If you want to visualize that messages that is published into /mono_odometer/pose, then you should install and build another one package:

$ cd ~/odometry/src
$ git clone https://github.com/ros-visualization/rqt_pose_view.git 
$ cd ~/odometry
$ catkin_make

The rqt_pose_view is a very simple plugin just displaying an OpenGL 3D view showing a colored cube. You can drag and drop a geometry_msgs/Pose topic onto it from the “Topic Introspection” or “Publisher” plugins to make it visualize the orientation specified in the message.

10 Likes

Hi Kobylyanskly,

Really nice work and I am excited to try this! I am trying to use your setup but couldn’t launch raspicam launch file properly. Setup on Pi was fine and the video is broadcasting since I am able to stream the video with command $ gst-launch-1.0 -v udpsrc port=9000 caps=‘application/x-rtp, media=(string)video, clock-rate=(int)90000, encoding-name=(string)H264’ ! rtph264depay ! avdec_h264 ! videoconvert ! autovideosink sync=f
The problem arises when I run the raspicam.launch file and it returns the message:

[FATAL] [1515599618.204792312]: GStreamer: cannot link outelement(“rtph264depay0”) -> sink
[FATAL] [1515599618.204858007]: Failed to initialize gscam stream!

Do you have any idea what is wrong? My launch file is exactly the same as your post.

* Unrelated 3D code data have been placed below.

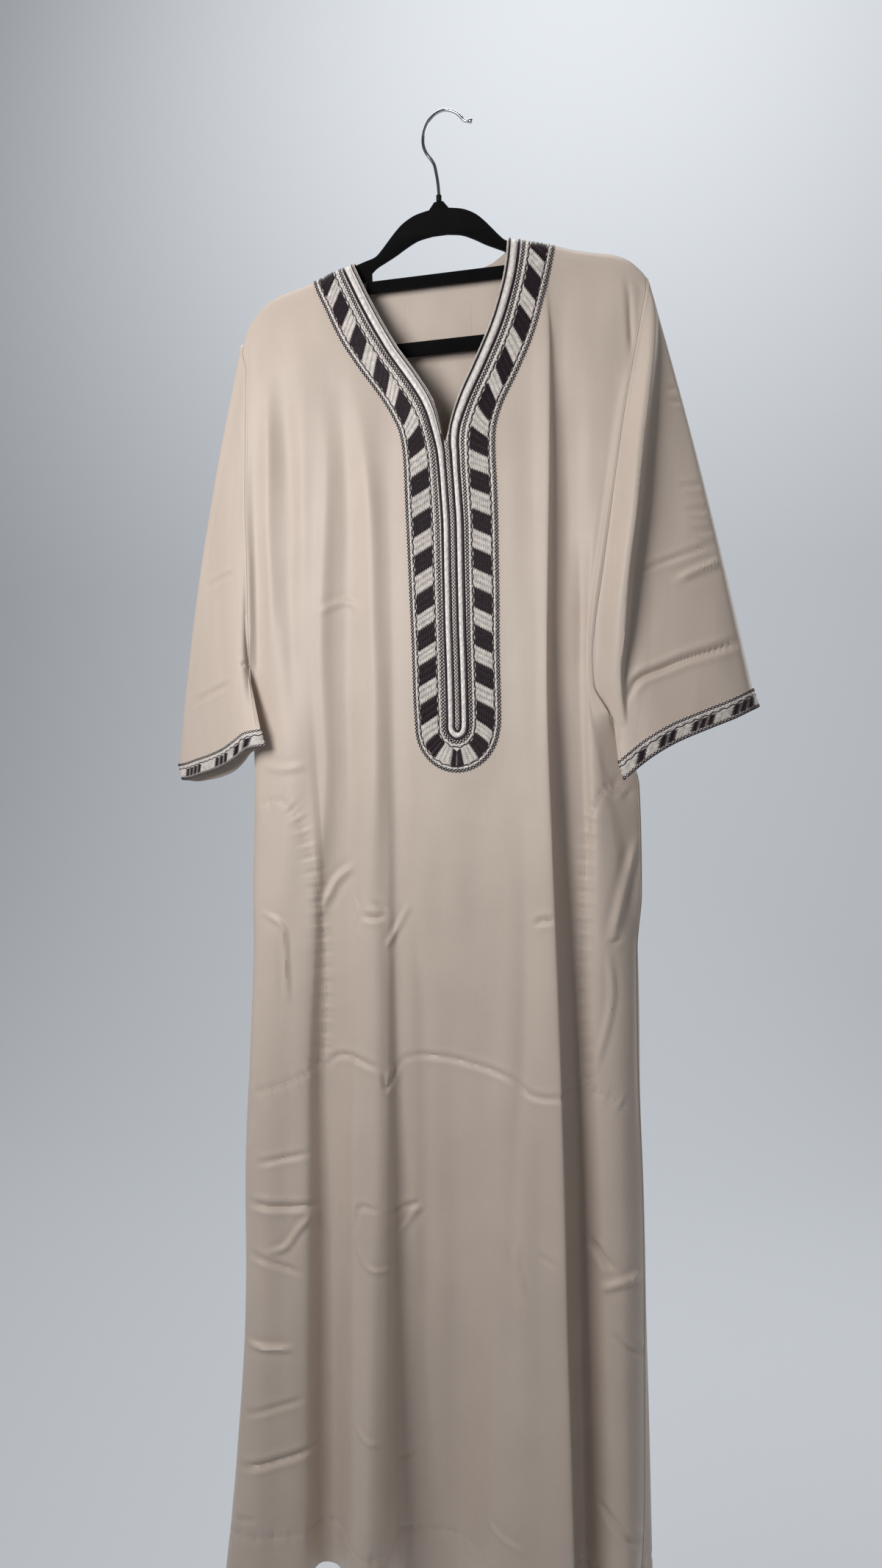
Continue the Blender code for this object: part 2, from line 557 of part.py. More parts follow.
def cuff_loop(side, shares):
    """Points of the cuff's edge (mm): front half from outer fold to underarm seam, then the back half."""
    route = spread(CUFF_EDGE[side], shares)
    front, back = [], []
    for share, point in zip(shares, route):
        room = fold_room(share, CUFF_OPENING[side])
        front.append(point - (0, room, 0))
        drop = CUFF_BACK_DROP[side] * math.sin(math.pi * share)
        back.append(point + (0, room, drop))
    return front, back[1:-1]


def sleeve_rings(side):
    """Grid of a sleeve (mm): one line for each point of the armhole loop, rows from armhole to cuff."""
    outward = -1 if side == "right" else 1
    front, back, shares = armhole_loop(side)
    cuff_front, cuff_back = cuff_loop(side, shares)
    arm = front + back[::-1]
    cuff = cuff_front + cuff_back[::-1]
    shares = list(shares) + list(shares[1:-1])[::-1]
    faces = [-1] * len(front) + [1] * len(back)
    tangent = np.array(shoulder_point(ARMHOLE_SEAT[side] + outward)) - shoulder_point(ARMHOLE_SEAT[side])
    tangent = unit(np.array((tangent[0], 0, tangent[1])))
    gap, strip = SEAM_GAP / MM, SEAM_STRIP / MM
    lines, places = [], {}
    for a, c, share, face in zip(arm, cuff, shares, faces):
        along_top = math.exp(-share / OUTER_PINCH_SHARE)
        at_underarm = blend(UNDERARM_TURN, 1 - INNER_FOLD_SHARE, share)
        leave = np.array((outward, 0, 0)) * (1 - along_top) + tangent * along_top
        rise = c + np.array(CUFF_RISE[side])
        below = unit(rise - a) + np.array(UNDERARM_LEAVE[side])
        leave = leave * (1 - at_underarm) + below * at_underarm
        start = a + np.array((outward, 0, 0)) * gap + tangent * gap * along_top
        first = start + leave * strip * (1 + UNDERARM_STEP * at_underarm)
        line = [start]
        if face < 0:
            places[share] = ring_places(side, first, rise)
        for t in places[share]:
            point = first * (1 - t) + rise * t
            point[0] += outward * OUTER_FOLD_BULGE[side] * math.sin(math.pi * t) * (1 - share)
            if side == "left" and face < 0 and share > 0:
                point[1] -= left_roll_depth(point[0], point[2]) * blend(1, ROLL_EASE, share)
            line.append(point)
        line.append(c)
        lines.append(line)
    return np.array(lines)


def build_sleeves(parts):
    for side in ("right", "left"):
        grid = sleeve_rings(side)
        flip = side == "right"
        sleeve_mesh = surface_mesh("sleeve_" + side, grid, flip, ring=True)
        sleeve = add_piece("sleeve_" + side, sleeve_mesh, "cloth", parts)
        thicken(sleeve, CLOTH, -1)
        cuff_mesh = surface_mesh("cuff_band_" + side, grid[:, -2:], flip, ring=True)
        cuff = add_piece("cuff_band_" + side, cuff_mesh, "embroidery", parts)
        thicken(cuff, BAND_THICKNESS, 1 + 2 * SEAM_GAP / BAND_THICKNESS)


def mirrored(half):
    """Closed outline from a half that starts and ends on the centre line or beside it."""
    return list(half) + [(-x, z) for x, z in half[::-1] if x > 0]


def add_outline(curve, points):
    spline = curve.splines.new("POLY")
    spline.points.add(len(points) - 1)
    for slot, (x, z) in zip(spline.points, points):
        slot.co = (x * MM, z * MM, 0, 1)
    spline.use_cyclic_u = True


def arm_top_points(side):
    """The arm's top edge under the cloth, from the cloth's own seats, so that both have the same facets."""
    sign = -1 if side == "right" else 1
    seats = sorted(abs(fold[1]) for fold in FRONT_FOLDS if fold[1] * sign > 80)
    seats += [abs(ARMHOLE_SEAT[side]) - SEAM_STRIP / MM]
    line = np.array([(seat, shoulder_height(seat)) for seat in seats])
    points = []
    for before, here, after in zip(line, line[1:], line[2:]):
        along = unit(unit(here - before) + unit(after - here))
        points.append(here + ARM_UNDER_CLOTH / MM * np.array((along[1], -along[0])))
    return [(line[0][0], line[0][1] - ARM_UNDER_CLOTH / MM)] + points


def build_hanger(parts):
    """Flat velvet frame with a tie bar and a pants bar, a ferrule and the wire hook."""
    place = Matrix.Translation((HANGER_SHIFT, 0, 0)) @ Matrix.Rotation(-HANGER_TILT, 4, "Y")
    curve = bpy.data.curves.new("hanger_frame", "CURVE")
    curve.dimensions = "2D"
    curve.fill_mode = "BOTH"
    curve.extrude = HANGER_THICKNESS / 2
    right_half = list(ARM_TOP) + arm_top_points("left") + list(ARM_END)
    left_half = list(ARM_TOP)[1:] + arm_top_points("right") + list(ARM_END)
    add_outline(curve, right_half + [(-x, z) for x, z in left_half[::-1]])
    add_outline(curve, mirrored(ARCH))
    add_outline(curve, mirrored(ARM_UNDERSIDE))
    frame = add_piece("hanger_frame", curve, "velvet", parts)
    frame.matrix_world = place @ Matrix.Rotation(math.pi / 2, 4, "X")
    weld = frame.modifiers.new("weld", "WELD")
    weld.merge_threshold = MERGE
    soften = frame.modifiers.new("soft edges", "BEVEL")
    soften.width = HANGER_EDGE
    soften.segments = 1
    soften.limit_method = "ANGLE"
    soften.angle_limit = math.radians(50)

    route = np.array([(x, 0, z) for x, z in HOOK_ROUTE], float)
    length = np.linalg.norm(np.diff(route, axis=0), axis=1).sum() * MM
    ball = BALL_RADIUS * (1 + np.cos(BALL_TURNS))
    fractions = np.concatenate([ball / length, np.linspace(BALL_NECK * ball[-1] / length, 1, HOOK_POINTS)])
    points = spread(route, fractions) * MM
    radii = [max(math.sin(turn) * BALL_RADIUS / WIRE_RADIUS, TIP_RADIUS) for turn in BALL_TURNS]
    radii += [1] * HOOK_POINTS
    wire = bpy.data.curves.new("hanger_hook", "CURVE")
    wire.dimensions = "3D"
    wire.bevel_depth = WIRE_RADIUS
    wire.bevel_resolution = 2
    wire.use_fill_caps = True
    spline = wire.splines.new("POLY")
    spline.points.add(len(points) - 1)
    for slot, point, radius in zip(spline.points, points, radii):
        slot.co = (*point, 1)
        slot.radius = radius
    add_piece("hanger_hook", wire, "chrome", parts)

    profile = bpy.data.meshes.new("hook_ferrule")
    bore = WIRE_RADIUS + SEAM_GAP
    corners = (
        (FERRULE_RADIUS, FERRULE_TOP), (FERRULE_RADIUS, FERRULE_BOTTOM), (bore, FERRULE_BOTTOM),
        (bore, FERRULE_TOP),
    )
    profile.from_pydata([(x, 0, z) for x, z in corners], [(0, 1), (1, 2), (2, 3), (3, 0)], [])
    ferrule = add_piece("hook_ferrule", profile, "collar", parts)
    ferrule.location.x = points[-1][0]
    turn = ferrule.modifiers.new("turn", "SCREW")
    turn.angle = math.tau
    turn.steps = 16
    turn.render_steps = 16
    turn.use_merge_vertices = True
    turn.merge_threshold = MERGE


def main():
    for old in list(bpy.data.objects):
        bpy.data.objects.remove(old)
    parts = bpy.data.collections.new(OBJECT_NAME)
    cutters = bpy.data.collections.new("cutters")
    for collection in (parts, cutters):
        bpy.context.scene.collection.children.link(collection)
    build_body(parts, cutters)
    build_sleeves(parts)
    build_hanger(parts)


main()
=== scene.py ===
import math
from contextlib import contextmanager
from functools import cache

import bmesh
import bpy
import numpy as np
from bpy.props import FloatProperty, FloatVectorProperty, PointerProperty
from mathutils import Matrix, Vector
from mathutils.bvhtree import BVHTree


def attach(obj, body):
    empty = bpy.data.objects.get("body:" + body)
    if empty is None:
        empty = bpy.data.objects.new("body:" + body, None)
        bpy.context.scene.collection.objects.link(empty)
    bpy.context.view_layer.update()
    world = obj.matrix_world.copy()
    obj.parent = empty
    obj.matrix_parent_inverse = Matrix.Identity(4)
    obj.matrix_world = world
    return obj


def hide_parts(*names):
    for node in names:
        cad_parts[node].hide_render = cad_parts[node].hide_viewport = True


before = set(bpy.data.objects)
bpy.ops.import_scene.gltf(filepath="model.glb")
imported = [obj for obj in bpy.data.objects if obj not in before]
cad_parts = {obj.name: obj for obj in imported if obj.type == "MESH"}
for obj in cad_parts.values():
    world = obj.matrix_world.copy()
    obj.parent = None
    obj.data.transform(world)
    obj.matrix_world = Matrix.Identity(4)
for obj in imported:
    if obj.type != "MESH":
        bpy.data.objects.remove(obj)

bl_info = {
    "name": "Thobe Robe on Hanger",
    "version": (1, 0, 0),
    "blender": (4, 5, 0),
    "location": "3D View > Sidebar > Robe",
    "description": "Cloth, embroidery and hanger finishes of a thobe robe",
    "category": "Object",
}

# The tables are in millimetres, +X to the viewer's right and -Y towards the viewer; the meshes are in metres.
# Right and left are the wearer's.
MM = 0.001
ROW_STEP = 2.8  # rows of the cloth, apart
COLUMN_STEP = 3.4  # columns of the cloth, apart at the widest
# Triangles kept in the outer face of each piece of cloth, most of them where it bends
PANEL_FACES = {"front": 88000, "back": 74800}
SLEEVE_FACES = 42000

SEAM_GAP = 0.3  # between two pieces at a seam
SEAM_STRIP = 3.0  # width of the strip of cloth beside a seam
SEAM_TURN = 45  # the strip turns to the side over this height, above the underarm
UNDERARM_GAP = 1.2  # added to the seam's gap at the underarm
UNDERARM_REACH = 22  # and how far up and down from it
SLIT_TOP, SLIT_BOTTOM = -767, -900  # of the pocket mouth
SLIT_GAP = 3.2
HANGER_TILT = math.radians(1.4)  # as it hangs from its hook
HANGER_SHIFT = -4.5
YOKE_HEIGHT = 90  # from the rows at the shoulder seam down to the chest

# Outer face of the cloth along the hanger's arm: distance from the hanger's centre, height (mm)
SHOULDER_LINE = (
    (0, -147), (72, -147), (85, -150), (99, -154.5), (112, -158), (125, -162), (143, -168.5),
    (168, -175), (189, -180.5), (204, -189.5), (213, -199), (219, -208), (223, -217), (226, -228),
)

# Rows close to the shoulder seam: forward of the seam and below it (mm)
SHOULDER_ROWS = ((0.15, 0), (2, 0), (6, 4), (9, 14))
CHEST_HEIGHT = -270
# Rows lower down, heights in mm; both underarm points lie on one
LEVEL_ROWS = (
    CHEST_HEIGHT, -305, -340, -380, -420, -460, -500, -540, -570, -583, -595, -610, -625, -641, -656, -690,
    -730, -767, -800, -840, -870, -900, -950, -1010, -1070, -1150, -1230, -1300, -1380, -1460, -1535, -1582,
)
# Heights at which the fold tables give x and y (mm)
FOLD_LEVELS = (-270, -380, -600, -840, -1070, -1300, -1582)

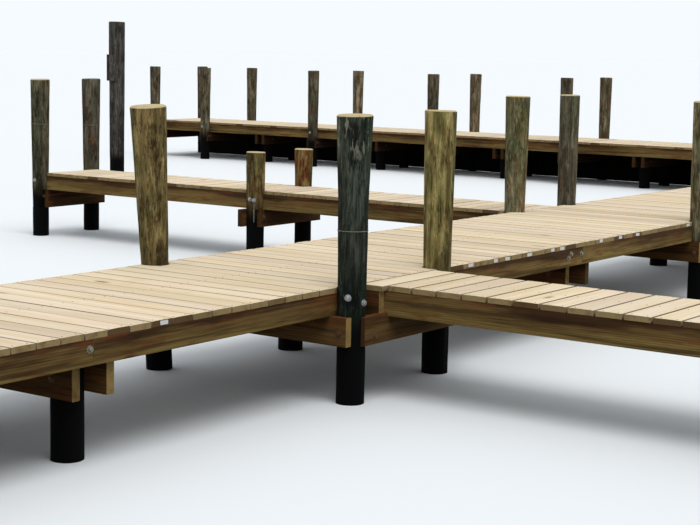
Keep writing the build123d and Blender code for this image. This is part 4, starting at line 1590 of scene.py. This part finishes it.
class JETTY_OT_stage(Operator):
    """Sets the plain floor, the soft light, and the camera at the viewing angle"""

    bl_idname = "jetty.stage"
    bl_label = "Stage"

    def execute(self, context):
        stage = context.scene.jetty_stage
        self.place_camera(context, stage)
        rim = circle(stage.floor_radius, -0.0005, 96)
        floor = mesh_object("floor", rim, [tuple(range(len(rim)))], finishes["floor"])
        sun = bpy.data.lights.new("main_light", "SUN")
        sun.energy = stage.sun
        sun.angle = stage.sun_spread
        lamp = bpy.data.objects.new("main_light", sun)
        context.scene.collection.objects.link(lamp)
        across = math.cos(stage.sun_height)
        east, north = across * math.cos(stage.sun_heading), across * math.sin(stage.sun_heading)
        lamp.rotation_mode = "QUATERNION"
        source = Vector((east, north, math.sin(stage.sun_height)))
        lamp.rotation_quaternion = source.to_track_quat("Z", "Y")
        world = bpy.data.worlds.new("even_sky")
        world.use_nodes = True
        world.node_tree.nodes.clear()
        nodes = Nodes(world.node_tree)
        light = nodes.add("ShaderNodeBackground", {"Color": tone(*SKY), "Strength": stage.sky})
        shown = nodes.add("ShaderNodeBackground", {"Color": tone(*BACKDROP), "Strength": stage.backdrop})
        both = nodes.add("ShaderNodeMixShader", {0: nodes.seen(), 1: light, 2: shown})
        nodes.node("ShaderNodeOutputWorld", {"Surface": both})
        context.scene.world = world
        context.scene.view_settings.view_transform = "Standard"
        return {"FINISHED"}

    def place_camera(self, context, stage):
        """The camera, from its heading, pitch and roll."""
        data = bpy.data.cameras.new("view")
        data.sensor_width = 36
        data.lens = stage.focal
        data.clip_end = 4000
        camera = bpy.data.objects.new("view", data)
        context.scene.collection.objects.link(camera)
        level = math.cos(stage.pitch)
        ahead, aside = math.cos(stage.heading), math.sin(stage.heading)
        forward = Vector((level * ahead, level * aside, -math.sin(stage.pitch)))
        flat_right = Vector((aside, -ahead, 0))
        flat_up = flat_right.cross(forward)
        right = flat_right * math.cos(stage.roll) + flat_up * math.sin(stage.roll)
        turn = Matrix((right, right.cross(forward), -forward)).transposed()
        camera.matrix_world = Matrix.Translation(stage.camera_place) @ turn.to_4x4()
        context.scene.camera = camera


class JETTY_PT_sidebar(Panel):
    """Lists the steps and their sizes"""

    bl_label = "Wooden Jetty"
    bl_idname = "JETTY_PT_sidebar"
    bl_space_type = "VIEW_3D"
    bl_region_type = "UI"
    bl_category = "Jetty"

    def draw(self, context):
        for step in STEPS:
            self.layout.operator(step.bl_idname)
        for group in SETTINGS:
            box = self.layout.box()
            box.label(text=group)
            settings = getattr(context.scene, group)
            for name in settings.__annotations__:
                box.prop(settings, name)


SETTINGS = {
    "jetty_boards": JettyBoards,
    "jetty_timbers": JettyTimbers,
    "jetty_piles": JettyPiles,
    "jetty_fixings": JettyFixings,
    "jetty_colours": JettyColours,
    "jetty_stage": JettyStage,
}
STEPS = [
    JETTY_OT_decking,
    JETTY_OT_timbers,
    JETTY_OT_piles,
    JETTY_OT_wave_screen,
    JETTY_OT_bolts,
    JETTY_OT_tags,
    JETTY_OT_bands,
    JETTY_OT_stage,
]


def register():
    for group in SETTINGS.values():
        bpy.utils.register_class(group)
    for name, group in SETTINGS.items():
        setattr(bpy.types.Scene, name, PointerProperty(type=group))
    for step in STEPS:
        bpy.utils.register_class(step)
    bpy.utils.register_class(JETTY_PT_sidebar)


def unregister():
    bpy.utils.unregister_class(JETTY_PT_sidebar)
    for step in reversed(STEPS):
        bpy.utils.unregister_class(step)
    for name in SETTINGS:
        delattr(bpy.types.Scene, name)
    for group in reversed(list(SETTINGS.values())):
        bpy.utils.unregister_class(group)


def main():
    """Registers the add-on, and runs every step."""
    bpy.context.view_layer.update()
    register()
    finishes.update(make_finishes())
    for step in STEPS:
        area, name = step.bl_idname.split(".")
        getattr(getattr(bpy.ops, area), name)()
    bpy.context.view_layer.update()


if __name__ == "__main__":
    main()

Any help would be greatly appreciated.

Erin

My setup is Ubuntu 14.04, ros indigo, raspberian Jessie with Ros indigo

Update: I found out this works for me:

Also worked for me. I used the system with OpenCV3, ROS Kinetic

What worked for you? Something went wrong with your post?

In the launch file for raspicam.launch, the given enviroment variable for GSCAM_CONFIG didn’t work for me. I had to modify it to this:

<env name="GSCAM_CONFIG" value="udpsrc port=9000 ! application/x-rtp, payload=96 ! rtph264depay ! ffdec_h264 ! ffmpegcolorspace ! avdec_h264 ! videoconvert" />

I met the problem that gscam didn’t stream anything. It’s blocked in the line ’ GstSample* sample = gst_app_sink_pull_sample(GST_APP_SINK(sink_));’ Have you ever meet the problem? I will be really grateful if you have some idea.